**Task instructions**. Among the lines below, list those containing the string "bends".

**Material to process**.
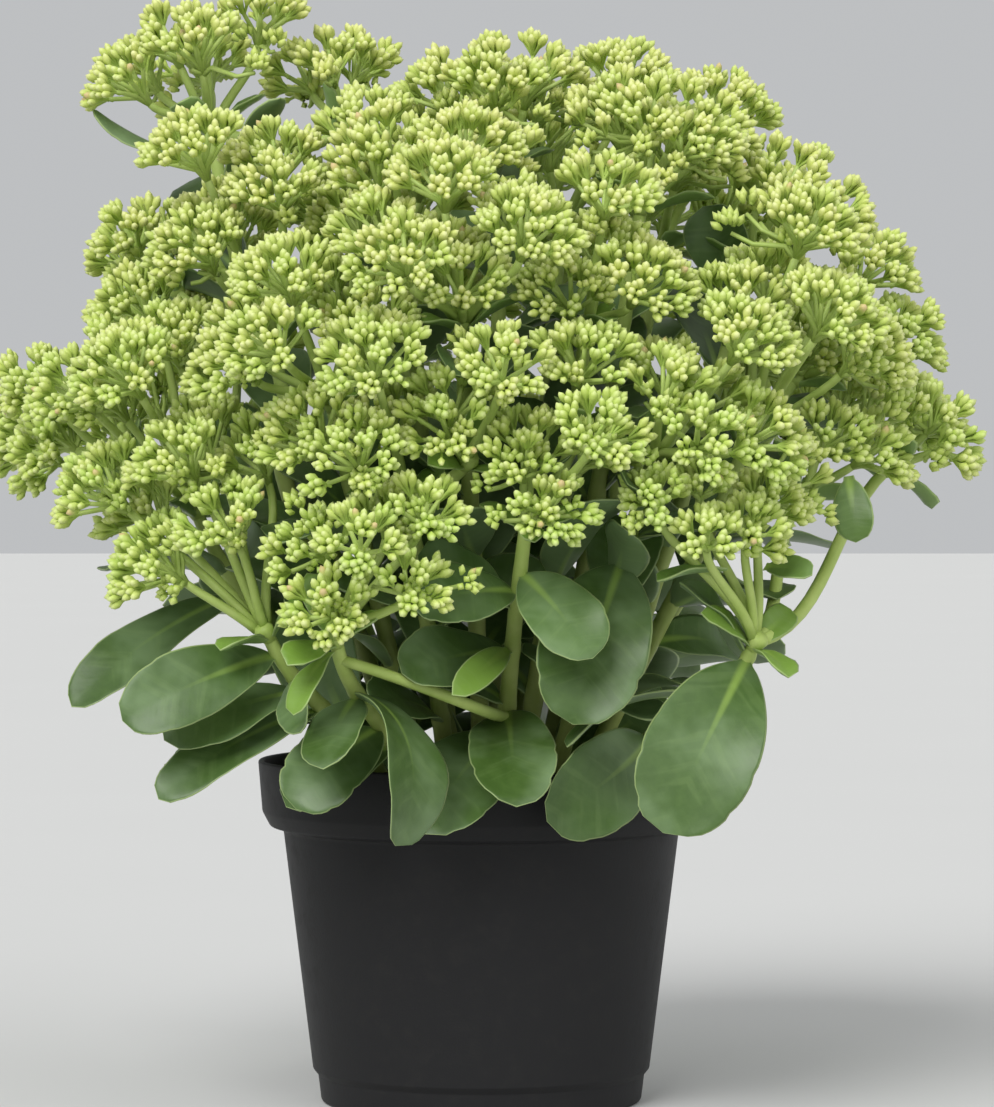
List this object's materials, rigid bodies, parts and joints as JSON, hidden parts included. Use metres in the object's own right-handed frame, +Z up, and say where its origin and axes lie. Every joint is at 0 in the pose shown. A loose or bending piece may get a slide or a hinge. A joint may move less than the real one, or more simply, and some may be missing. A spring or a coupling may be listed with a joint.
{
  "type": "potted stonecrop plant",
  "caption": "Potted border stonecrop in bud: a dome of flat, branched heads of closed green buds on leafy stems, in a round black nursery pot of compost.",
  "frame": {"origin": "middle of the pot's underside, on the surface that the pot stands on", "axes": "+Z up, -Y towards the viewer at the plant's front, +X to the viewer's right"},
  "size_m": [0.3801, 0.3382, 0.4303],
  "materials": {
    "pot": "satin black blow-moulded polyethylene",
    "soil": "damp dark brown compost",
    "leaf": "fleshy grey-green leaf with a waxy bloom",
    "bud": "soft satin pale yellow-green bud"
  },
  "bodies": {
    "root": {"pot": "pot", "soil": "soil", "leafy_stem_01": "leaf", "leafy_stem_02": "leaf", "leafy_stem_03": "leaf", "leafy_stem_04": "leaf", "leafy_stem_05": "leaf", "leafy_stem_06": "leaf", "leafy_stem_07": "leaf", "leafy_stem_08": "leaf", "leafy_stem_09": "leaf", "leafy_stem_10": "leaf", "leafy_stem_11": "leaf", "leafy_stem_12": "leaf", "leafy_stem_13": "leaf", "leafy_stem_14": "leaf", "leafy_stem_15": "leaf", "leafy_stem_16": "leaf", "leafy_stem_17": "leaf", "leafy_stem_18": "leaf", "leafy_stem_19": "leaf", "leafy_stem_20": "leaf", "leafy_stem_21": "leaf", "leafy_stem_22": "leaf", "leafy_stem_23": "leaf", "leafy_stem_24": "leaf", "leafy_stem_25": "leaf", "leafy_stem_26": "leaf", "leafy_stem_27": "leaf", "flower_head_01": "bud", "flower_head_02": "bud", "flower_head_03": "bud", "flower_head_04": "bud", "flower_head_05": "bud", "flower_head_06": "bud", "flower_head_07": "bud", "flower_head_08": "bud", "flower_head_09": "bud", "flower_head_10": "bud", "flower_head_11": "bud", "flower_head_12": "bud", "flower_head_13": "bud", "flower_head_14": "bud", "flower_head_15": "bud", "flower_head_16": "bud", "flower_head_17": "bud", "flower_head_18": "bud", "flower_head_19": "bud", "flower_head_20": "bud", "flower_head_21": "bud", "flower_head_22": "bud", "flower_head_23": "bud", "flower_head_24": "bud", "flower_head_25": "bud", "flower_head_26": "bud", "flower_head_27": "bud"}
  },
  "joints": []
}
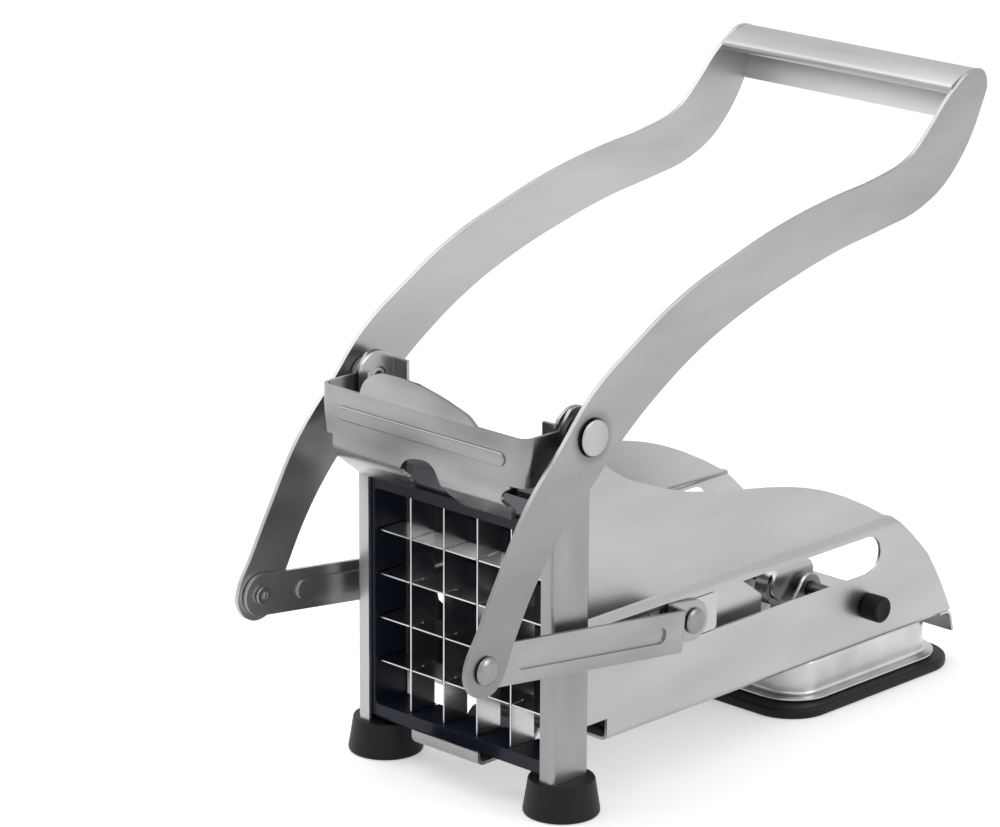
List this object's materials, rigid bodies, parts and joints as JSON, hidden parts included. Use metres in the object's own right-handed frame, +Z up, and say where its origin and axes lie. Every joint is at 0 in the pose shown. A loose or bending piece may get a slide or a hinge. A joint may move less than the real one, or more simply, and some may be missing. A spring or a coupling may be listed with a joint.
{
  "type": "french fry cutter",
  "caption": "Lever-operated potato chipper: a curved two-arm handle drives a pusher along a sheet-steel trough into a square cutting grid, on rubber feet and a suction base.",
  "frame": {"origin": "on the table under the middle of the machine's length and width", "axes": "+X to the side of the machine on which the picture's nearer arm lies, +Y from the cutting grid back to the handle's grip, +Z up"},
  "size_m": [0.1046, 0.2477, 0.2076],
  "materials": {
    "sheet_steel": "satin brushed stainless sheet with bright cut edges",
    "bright_steel": "smooth bright stainless rivets and screws",
    "blade_steel": "thin bright stainless blades",
    "black_rubber": "matt black rubber",
    "black_plastic": "moulded black plastic knobs",
    "dark_plastic": "moulded bluish-black plastic",
    "black_axle": "blackened steel axle"
  },
  "bodies": {
    "root": {"right_post": "sheet_steel", "left_post": "sheet_steel", "right_foot": "black_rubber", "left_foot": "black_rubber", "right_foot_screw": "bright_steel", "left_foot_screw": "bright_steel", "trough": "sheet_steel", "front_rest": "sheet_steel", "right_pivot_rivet": "bright_steel", "left_pivot_rivet": "bright_steel", "right_pivot_spacer": "bright_steel", "left_pivot_spacer": "bright_steel", "suction_pan": "sheet_steel", "suction_pad": "black_rubber", "cam_bracket": "sheet_steel", "pan_rivet_1": "bright_steel", "pan_rivet_2": "bright_steel", "pan_rivet_3": "bright_steel", "pan_rivet_4": "bright_steel"},
    "lever": {"right_arm": "sheet_steel", "left_arm": "sheet_steel", "right_arm_rivet": "bright_steel", "left_arm_rivet": "bright_steel", "grip": "sheet_steel"},
    "clamp": {"clamp_plate": "sheet_steel"},
    "grid": {"grid_frame": "dark_plastic", "vertical_blade_1": "blade_steel", "vertical_blade_2": "blade_steel", "vertical_blade_3": "blade_steel", "vertical_blade_4": "blade_steel", "horizontal_blade_1": "blade_steel", "horizontal_blade_2": "blade_steel", "horizontal_blade_3": "blade_steel", "horizontal_blade_4": "blade_steel"},
    "pusher": {"pusher_block": "dark_plastic", "carriage": "sheet_steel", "right_shoe": "sheet_steel", "left_shoe": "sheet_steel", "right_pusher_rivet": "bright_steel", "left_pusher_rivet": "bright_steel", "block_screw_1": "bright_steel", "block_screw_2": "bright_steel"},
    "right_link_body": {"right_link": "sheet_steel", "right_link_collar": "bright_steel"},
    "left_link_body": {"left_link": "sheet_steel", "left_link_collar": "bright_steel"},
    "suction_cam": {"cam_axle": "black_axle", "right_knob": "black_plastic", "left_knob": "black_plastic", "cam_lever": "sheet_steel"},
    "membrane": {"membrane_stud": "bright_steel", "suction_membrane": "black_rubber"}
  },
  "joints": [
    {"name": "lever_hinge", "type": "hinge", "parent": "root", "child": "lever", "pos_m": [0, -0.06979, 0.123], "axis": [1, 0, 0], "range_deg": [-15, 63]},
    {"name": "pusher_slide", "type": "slide", "parent": "root", "child": "pusher", "axis": [0, 1, 0], "range_m": [-0.0185, 0.0772]},
    {"name": "right_link_pivot", "type": "hinge", "parent": "pusher", "child": "right_link_body", "pos_m": [0.0394, -0.01139, 0.048], "axis": [1, 0, 0], "range_deg": [-1.6, 6.4]},
    {"name": "left_link_pivot", "type": "hinge", "parent": "pusher", "child": "left_link_body", "pos_m": [-0.0394, -0.01139, 0.048], "axis": [1, 0, 0], "range_deg": [-1.6, 6.4]},
    {"name": "clamp_hinge", "type": "hinge", "parent": "root", "child": "clamp", "pos_m": [0, -0.06979, 0.123], "axis": [1, 0, 0], "range_deg": [-40, 0]},
    {"name": "grid_lift", "type": "slide", "parent": "root", "child": "grid", "axis": [0, 0, 1], "range_m": [0, 0.085]},
    {"name": "suction_lever", "type": "hinge", "parent": "root", "child": "suction_cam", "pos_m": [0, 0.07621, 0.0308], "axis": [-1, 0, 0], "range_deg": [0, 90.1]},
    {"name": "membrane_slide", "type": "slide", "parent": "root", "child": "membrane", "axis": [0, 0, 1], "range_m": [0, 0.003]}
  ],
  "couplings": [
    {"joint": "pusher_slide", "follows": "lever_hinge", "m_per_rad": 0.0701},
    {"joint": "right_link_pivot", "follows": "lever_hinge", "ratio": 0.1},
    {"joint": "left_link_pivot", "follows": "lever_hinge", "ratio": 0.1},
    {"joint": "suction_lever", "follows": "membrane_slide", "rad_per_m": 523.6}
  ]
}
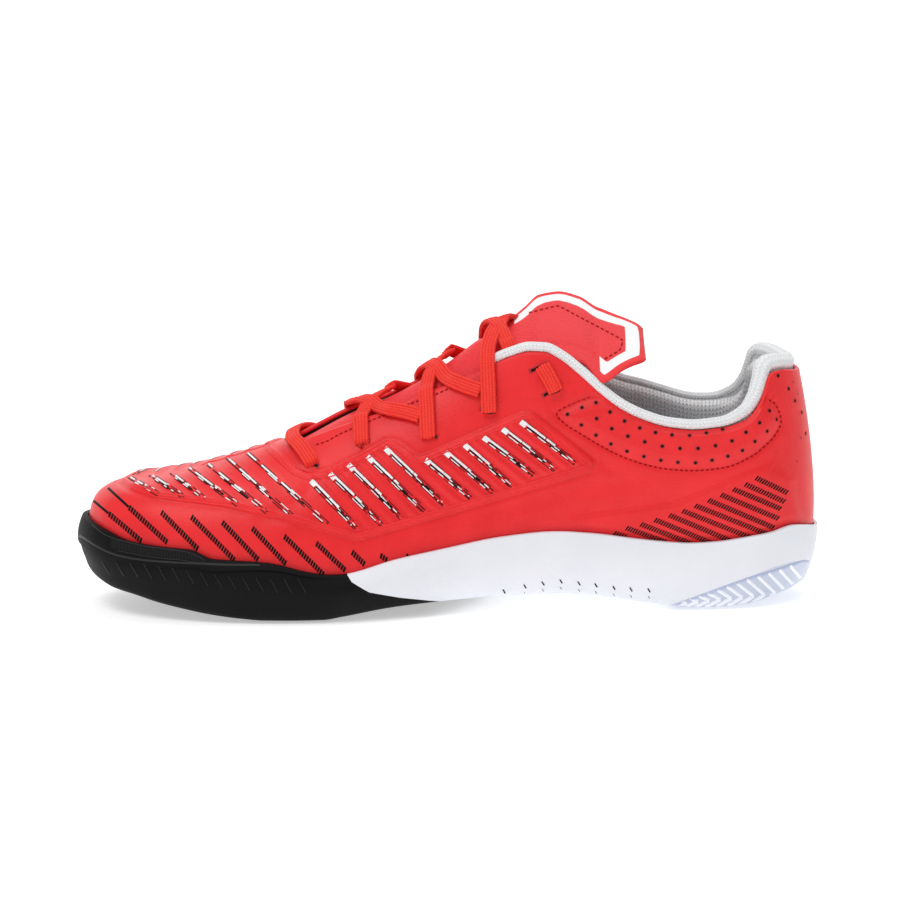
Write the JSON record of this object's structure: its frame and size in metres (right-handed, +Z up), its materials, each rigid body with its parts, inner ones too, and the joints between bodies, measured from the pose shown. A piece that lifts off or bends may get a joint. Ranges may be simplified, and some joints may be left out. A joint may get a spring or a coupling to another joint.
{
  "type": "indoor soccer shoe",
  "caption": "Low-cut indoor soccer shoe with a ribbed synthetic upper, flat laces, a padded tongue and collar, and a flat cup sole with rubber under the forefoot and heel.",
  "frame": {"origin": "on the floor, in the middle of the shoe's length and width", "axes": "+Z up, +X along the shoe from the toe towards the heel, so the inner side of this right shoe faces -Y"},
  "size_m": [0.2899, 0.1014, 0.1172],
  "materials": {
    "upper_red": "satin synthetic leather, fine grain",
    "tongue_red": "soft padded synthetic leather",
    "lace_red": "flat woven polyester lace",
    "rubber_black": "matt moulded rubber",
    "foam_white": "smooth moulded foam, satin",
    "rubber_clear": "pale translucent rubber, satin",
    "knit_white": "soft knit",
    "mesh_grey": "spacer mesh",
    "insole_grey": "brushed fabric over foam"
  },
  "bodies": {
    "root": {"upper": "upper_red", "quarter_panel_inner": "upper_red", "quarter_panel_outer": "upper_red", "outsole_forefoot": "rubber_black", "midsole": "foam_white", "outsole_heel": "rubber_clear", "insole": "insole_grey", "collar_lining": "mesh_grey", "collar_binding": "knit_white", "tongue": "tongue_red", "lace_bar": "lace_red", "lace_crossing_1": "lace_red", "lace_crossing_2": "lace_red", "lace_crossing_3": "lace_red", "lace_end_inner": "lace_red", "lace_end_outer": "lace_red"}
  },
  "joints": []
}
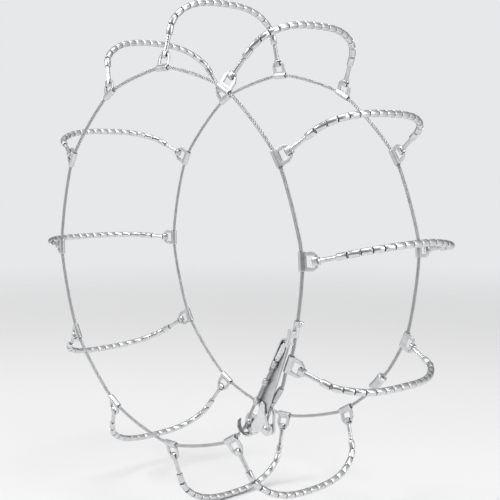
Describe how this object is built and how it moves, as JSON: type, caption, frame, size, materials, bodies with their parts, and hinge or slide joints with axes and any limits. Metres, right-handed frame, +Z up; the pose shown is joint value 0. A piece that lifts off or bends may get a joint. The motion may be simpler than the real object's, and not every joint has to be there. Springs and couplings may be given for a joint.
{
  "type": "tyre snow chain",
  "caption": "Cable-type tyre chain in its fitted shape: rollers on wire-rope cross members hooked to two side cables, closed by a lever tightener.",
  "frame": {"origin": "centre of the ring, on the wheel axis, midway between the two side cables", "axes": "Y along the wheel axis with the outer side at -Y, +Z up in the fitted pose"},
  "size_m": [0.7362, 0.2508, 0.7377],
  "materials": {
    "wire_rope": "galvanised stranded wire rope",
    "roller_steel": "zinc-plated rolled steel tube, lightly worn",
    "clip_steel": "zinc-plated folded sheet steel",
    "lever_steel": "zinc-plated pressed steel, satin"
  },
  "bodies": {
    "chain_frame": {"outer_side_cable": "wire_rope", "inner_side_cable": "wire_rope", "inner_coupler": "clip_steel", "inner_stop_sleeve": "clip_steel", "cable_end_ferrule": "clip_steel", "yoke_link": "clip_steel", "cable_clip_01": "clip_steel", "cable_clip_02": "clip_steel", "cable_clip_03": "clip_steel", "cable_clip_04": "clip_steel", "cable_clip_05": "clip_steel", "cable_clip_06": "clip_steel", "cable_clip_07": "clip_steel", "cable_clip_08": "clip_steel", "cable_clip_09": "clip_steel", "cable_clip_10": "clip_steel", "cable_clip_11": "clip_steel", "cable_clip_12": "clip_steel"},
    "member_01": {"cross_cable_01": "wire_rope", "roller_string_01": "roller_steel"},
    "roller_01": {"end_roller_01": "roller_steel"},
    "member_02": {"cross_cable_02": "wire_rope", "roller_string_02": "roller_steel"},
    "roller_02": {"end_roller_02": "roller_steel"},
    "member_03": {"cross_cable_03": "wire_rope", "roller_string_03": "roller_steel"},
    "roller_03": {"end_roller_03": "roller_steel"},
    "member_04": {"cross_cable_04": "wire_rope", "roller_string_04": "roller_steel"},
    "roller_04": {"end_roller_04": "roller_steel"},
    "member_05": {"cross_cable_05": "wire_rope", "roller_string_05": "roller_steel"},
    "roller_05": {"end_roller_05": "roller_steel"},
    "member_06": {"cross_cable_06": "wire_rope", "roller_string_06": "roller_steel"},
    "roller_06": {"end_roller_06": "roller_steel"},
    "member_07": {"cross_cable_07": "wire_rope", "roller_string_07": "roller_steel"},
    "roller_07": {"end_roller_07": "roller_steel"},
    "member_08": {"cross_cable_08": "wire_rope", "roller_string_08": "roller_steel"},
    "roller_08": {"end_roller_08": "roller_steel"},
    "member_09": {"cross_cable_09": "wire_rope", "roller_string_09": "roller_steel"},
    "roller_09": {"end_roller_09": "roller_steel"},
    "member_10": {"cross_cable_10": "wire_rope", "roller_string_10": "roller_steel"},
    "roller_10": {"end_roller_10": "roller_steel"},
    "member_11": {"cross_cable_11": "wire_rope", "roller_string_11": "roller_steel"},
    "roller_11": {"end_roller_11": "roller_steel"},
    "member_12": {"cross_cable_12": "wire_rope", "roller_string_12": "roller_steel"},
    "roller_12": {"end_roller_12": "roller_steel"},
    "lever": {"tension_lever": "lever_steel", "crank_plate": "lever_steel", "pivot_rivet": "lever_steel", "catch_cup": "lever_steel", "adjuster_tail": "wire_rope"},
    "keeper": {"tip_keeper": "clip_steel"}
  },
  "joints": [
    {"name": "member_swing_01", "type": "hinge", "parent": "chain_frame", "child": "member_01", "pos_m": [-0.00349, 0, 0.28537], "axis": [0, 1, 0], "range_deg": [-6, 6]},
    {"name": "roller_spin_01", "type": "hinge", "parent": "member_01", "child": "roller_01", "pos_m": [-0.0039, -0.10066, 0.31956], "axis": [-0.0118, 0.2588, 0.9659], "continuous": true},
    {"name": "member_swing_02", "type": "hinge", "parent": "chain_frame", "child": "member_02", "pos_m": [0.13525, 0, 0.24911], "axis": [0, 1, 0], "range_deg": [-6, 6]},
    {"name": "roller_spin_02", "type": "hinge", "parent": "member_02", "child": "roller_02", "pos_m": [0.15539, -0.10066, 0.27708], "axis": [0.5646, 0.2569, 0.7844], "continuous": true},
    {"name": "member_swing_03", "type": "hinge", "parent": "chain_frame", "child": "member_03", "pos_m": [0.23996, 0, 0.15287], "axis": [0, 1, 0], "range_deg": [-6, 6]},
    {"name": "roller_spin_03", "type": "hinge", "parent": "member_03", "child": "roller_03", "pos_m": [0.26747, -0.10066, 0.17333], "axis": [0.7752, 0.2582, 0.5766], "continuous": true},
    {"name": "member_swing_04", "type": "hinge", "parent": "chain_frame", "child": "member_04", "pos_m": [0.2868, 0, 0.02005], "axis": [0, 1, 0], "range_deg": [-6, 6]},
    {"name": "roller_spin_04", "type": "hinge", "parent": "member_04", "child": "roller_04", "pos_m": [0.32048, -0.10066, 0.02867], "axis": [0.9368, 0.2549, 0.2396], "continuous": true},
    {"name": "member_swing_05", "type": "hinge", "parent": "chain_frame", "child": "member_05", "pos_m": [0.26401, 0, -0.1192], "axis": [0, 1, 0], "range_deg": [-6, 6]},
    {"name": "roller_spin_05", "type": "hinge", "parent": "member_05", "child": "roller_05", "pos_m": [0.29619, -0.10066, -0.13102], "axis": [0.9069, 0.2582, -0.3329], "continuous": true},
    {"name": "member_swing_06", "type": "hinge", "parent": "chain_frame", "child": "member_06", "pos_m": [0.14776, 0, -0.24787], "axis": [0, 1, 0], "range_deg": [-6, 6]},
    {"name": "roller_spin_06", "type": "hinge", "parent": "member_06", "child": "roller_06", "pos_m": [0.161, -0.10066, -0.27979], "axis": [0.3702, 0.2563, -0.8929], "continuous": true},
    {"name": "member_swing_07", "type": "hinge", "parent": "chain_frame", "child": "member_07", "pos_m": [0.00947, 0, -0.28536], "axis": [0, 1, 0], "range_deg": [-6, 6]},
    {"name": "roller_spin_07", "type": "hinge", "parent": "member_07", "child": "roller_07", "pos_m": [0.01245, -0.10066, -0.31947], "axis": [0.0843, 0.2585, -0.9623], "continuous": true},
    {"name": "member_swing_08", "type": "hinge", "parent": "chain_frame", "child": "member_08", "pos_m": [-0.13828, 0, -0.24743], "axis": [0, 1, 0], "range_deg": [-6, 6]},
    {"name": "roller_spin_08", "type": "hinge", "parent": "member_08", "child": "roller_08", "pos_m": [-0.15658, -0.10066, -0.27637], "axis": [-0.5163, 0.2585, -0.8165], "continuous": true},
    {"name": "member_swing_09", "type": "hinge", "parent": "chain_frame", "child": "member_09", "pos_m": [-0.24478, 0, -0.14534], "axis": [0, 1, 0], "range_deg": [-6, 6]},
    {"name": "roller_spin_09", "type": "hinge", "parent": "member_09", "child": "roller_09", "pos_m": [-0.27292, -0.10066, -0.16492], "axis": [-0.7929, 0.2582, -0.5519], "continuous": true},
    {"name": "member_swing_10", "type": "hinge", "parent": "chain_frame", "child": "member_10", "pos_m": [-0.28787, 0, -0.00201], "axis": [0, 1, 0], "range_deg": [-6, 6]},
    {"name": "roller_spin_10", "type": "hinge", "parent": "member_10", "child": "roller_10", "pos_m": [-0.32208, -0.10066, 0.00023], "axis": [-0.964, 0.2582, 0.063], "continuous": true},
    {"name": "member_swing_11", "type": "hinge", "parent": "chain_frame", "child": "member_11", "pos_m": [-0.24945, 0, 0.14752], "axis": [0, 1, 0], "range_deg": [-6, 6]},
    {"name": "roller_spin_11", "type": "hinge", "parent": "member_11", "child": "roller_11", "pos_m": [-0.27983, -0.10066, 0.16333], "axis": [-0.8569, 0.2585, 0.446], "continuous": true},
    {"name": "member_swing_12", "type": "hinge", "parent": "chain_frame", "child": "member_12", "pos_m": [-0.14027, 0, 0.25201], "axis": [0, 1, 0], "range_deg": [-6, 6]},
    {"name": "roller_spin_12", "type": "hinge", "parent": "member_12", "child": "roller_12", "pos_m": [-0.15528, -0.10066, 0.28279], "axis": [-0.4234, 0.2585, 0.8683], "continuous": true},
    {"name": "lever_close", "type": "hinge", "parent": "chain_frame", "child": "lever", "pos_m": [0.215, 0, -0.2], "axis": [0, -1, 0], "range_deg": [0, 100]},
    {"name": "keeper_turn", "type": "hinge", "parent": "chain_frame", "child": "keeper", "pos_m": [0.25953, -0.115, -0.06551], "axis": [0.1899, 0, 0.9818], "range_deg": [0, 95]}
  ]
}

**Answer**.
Write the JSON record of this object's structure: its frame and size in metres (right-handed, +Z up), its materials, each rigid body with its parts, inner ones too, and the joints between bodies, measured from the pose shown. A piece that lifts off or bends may get a joint. Ranges may be simplified, and some joints may be left out. A joint may get a spring or a coupling to another joint.
Describe how this object is built and how it moves, as JSON: type, caption, frame, size, materials, bodies with their parts, and hinge or slide joints with axes and any limits. Metres, right-handed frame, +Z up; the pose shown is joint value 0. A piece that lifts off or bends may get a joint. The motion may be simpler than the real object's, and not every joint has to be there. Springs and couplings may be given for a joint.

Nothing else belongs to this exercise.